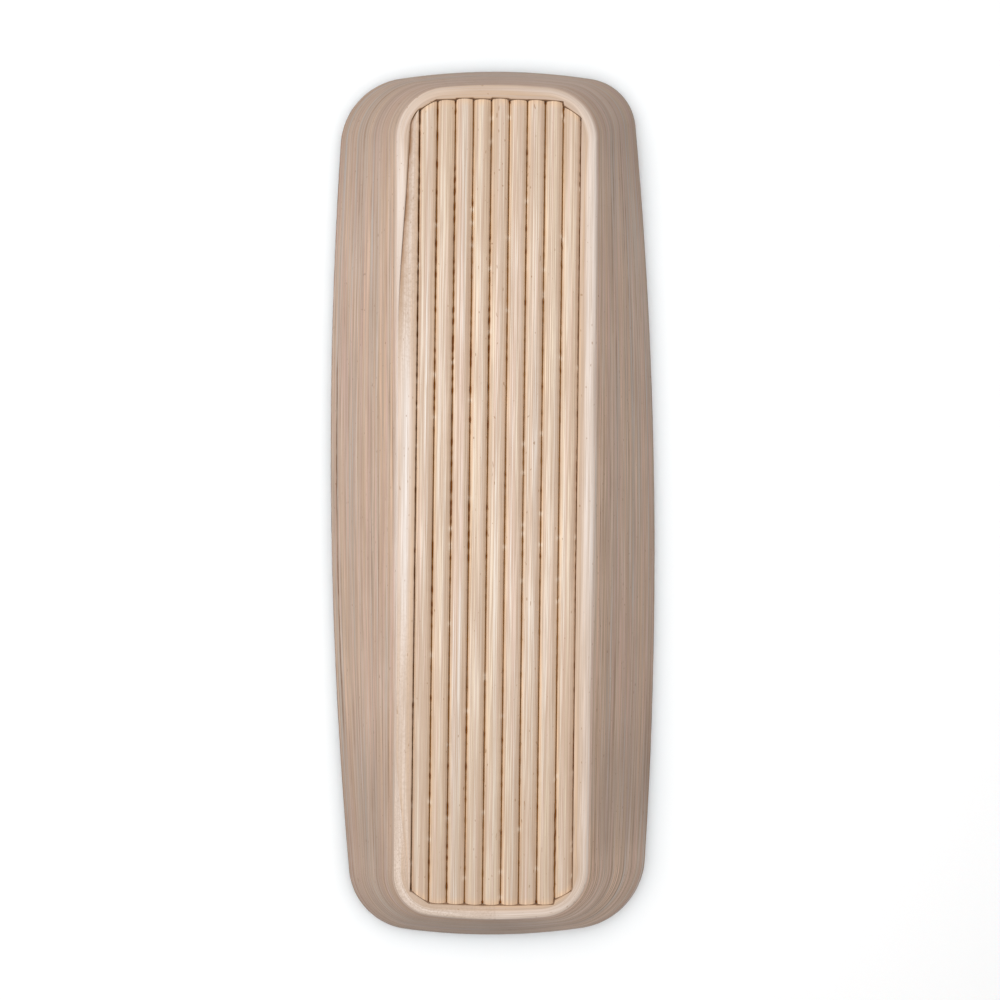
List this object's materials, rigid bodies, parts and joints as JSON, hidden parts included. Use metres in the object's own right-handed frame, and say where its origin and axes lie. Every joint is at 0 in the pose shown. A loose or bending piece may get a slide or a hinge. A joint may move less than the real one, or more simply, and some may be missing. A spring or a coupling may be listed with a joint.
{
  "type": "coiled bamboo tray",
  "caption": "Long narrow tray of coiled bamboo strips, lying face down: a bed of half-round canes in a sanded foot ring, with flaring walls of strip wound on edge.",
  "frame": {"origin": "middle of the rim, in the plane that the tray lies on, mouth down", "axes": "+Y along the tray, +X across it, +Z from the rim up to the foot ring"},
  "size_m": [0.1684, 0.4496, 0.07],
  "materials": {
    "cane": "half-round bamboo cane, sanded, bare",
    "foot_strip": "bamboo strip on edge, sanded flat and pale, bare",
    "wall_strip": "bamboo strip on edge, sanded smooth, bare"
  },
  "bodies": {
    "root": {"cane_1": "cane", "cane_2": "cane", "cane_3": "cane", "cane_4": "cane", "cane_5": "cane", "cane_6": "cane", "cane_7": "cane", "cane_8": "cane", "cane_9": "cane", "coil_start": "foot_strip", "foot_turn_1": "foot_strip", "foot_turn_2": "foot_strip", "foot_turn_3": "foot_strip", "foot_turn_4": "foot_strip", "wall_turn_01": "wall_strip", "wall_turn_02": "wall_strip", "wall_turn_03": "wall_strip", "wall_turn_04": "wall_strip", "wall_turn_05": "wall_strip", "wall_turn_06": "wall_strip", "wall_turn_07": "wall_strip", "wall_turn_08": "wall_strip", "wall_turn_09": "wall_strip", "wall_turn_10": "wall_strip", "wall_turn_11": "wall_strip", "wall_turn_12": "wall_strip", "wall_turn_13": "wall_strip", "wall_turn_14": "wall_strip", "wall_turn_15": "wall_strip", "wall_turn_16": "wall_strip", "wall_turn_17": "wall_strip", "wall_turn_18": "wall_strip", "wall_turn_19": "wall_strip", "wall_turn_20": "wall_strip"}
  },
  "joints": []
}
================================
WRITTEN PROBLEM ▸
Copy all of the data. Keep every word exactly as it is.

OUTPUT BELOW ▸
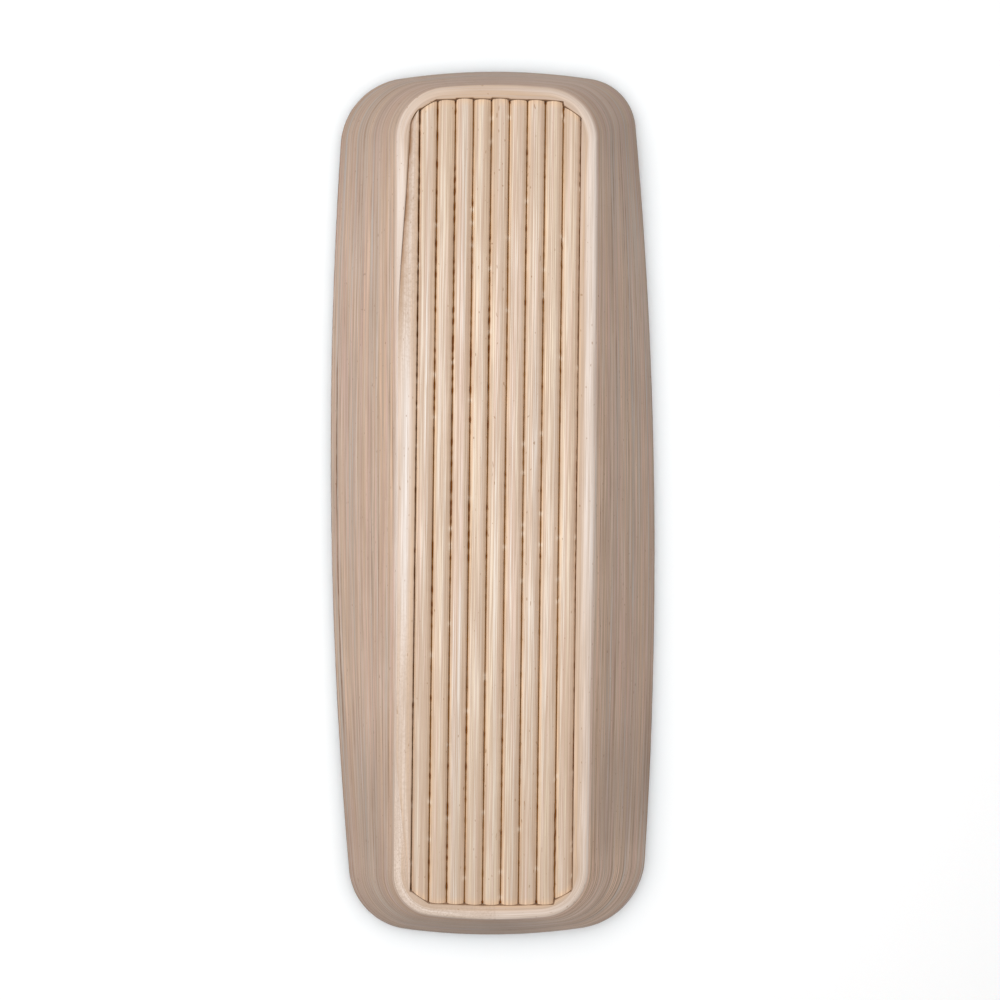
List this object's materials, rigid bodies, parts and joints as JSON, hidden parts included. Use metres in the object's own right-handed frame, and say where its origin and axes lie. Every joint is at 0 in the pose shown. A loose or bending piece may get a slide or a hinge. A joint may move less than the real one, or more simply, and some may be missing. A spring or a coupling may be listed with a joint.
{
  "type": "coiled bamboo tray",
  "caption": "Long narrow tray of coiled bamboo strips, lying face down: a bed of half-round canes in a sanded foot ring, with flaring walls of strip wound on edge.",
  "frame": {"origin": "middle of the rim, in the plane that the tray lies on, mouth down", "axes": "+Y along the tray, +X across it, +Z from the rim up to the foot ring"},
  "size_m": [0.1684, 0.4496, 0.07],
  "materials": {
    "cane": "half-round bamboo cane, sanded, bare",
    "foot_strip": "bamboo strip on edge, sanded flat and pale, bare",
    "wall_strip": "bamboo strip on edge, sanded smooth, bare"
  },
  "bodies": {
    "root": {"cane_1": "cane", "cane_2": "cane", "cane_3": "cane", "cane_4": "cane", "cane_5": "cane", "cane_6": "cane", "cane_7": "cane", "cane_8": "cane", "cane_9": "cane", "coil_start": "foot_strip", "foot_turn_1": "foot_strip", "foot_turn_2": "foot_strip", "foot_turn_3": "foot_strip", "foot_turn_4": "foot_strip", "wall_turn_01": "wall_strip", "wall_turn_02": "wall_strip", "wall_turn_03": "wall_strip", "wall_turn_04": "wall_strip", "wall_turn_05": "wall_strip", "wall_turn_06": "wall_strip", "wall_turn_07": "wall_strip", "wall_turn_08": "wall_strip", "wall_turn_09": "wall_strip", "wall_turn_10": "wall_strip", "wall_turn_11": "wall_strip", "wall_turn_12": "wall_strip", "wall_turn_13": "wall_strip", "wall_turn_14": "wall_strip", "wall_turn_15": "wall_strip", "wall_turn_16": "wall_strip", "wall_turn_17": "wall_strip", "wall_turn_18": "wall_strip", "wall_turn_19": "wall_strip", "wall_turn_20": "wall_strip"}
  },
  "joints": []
}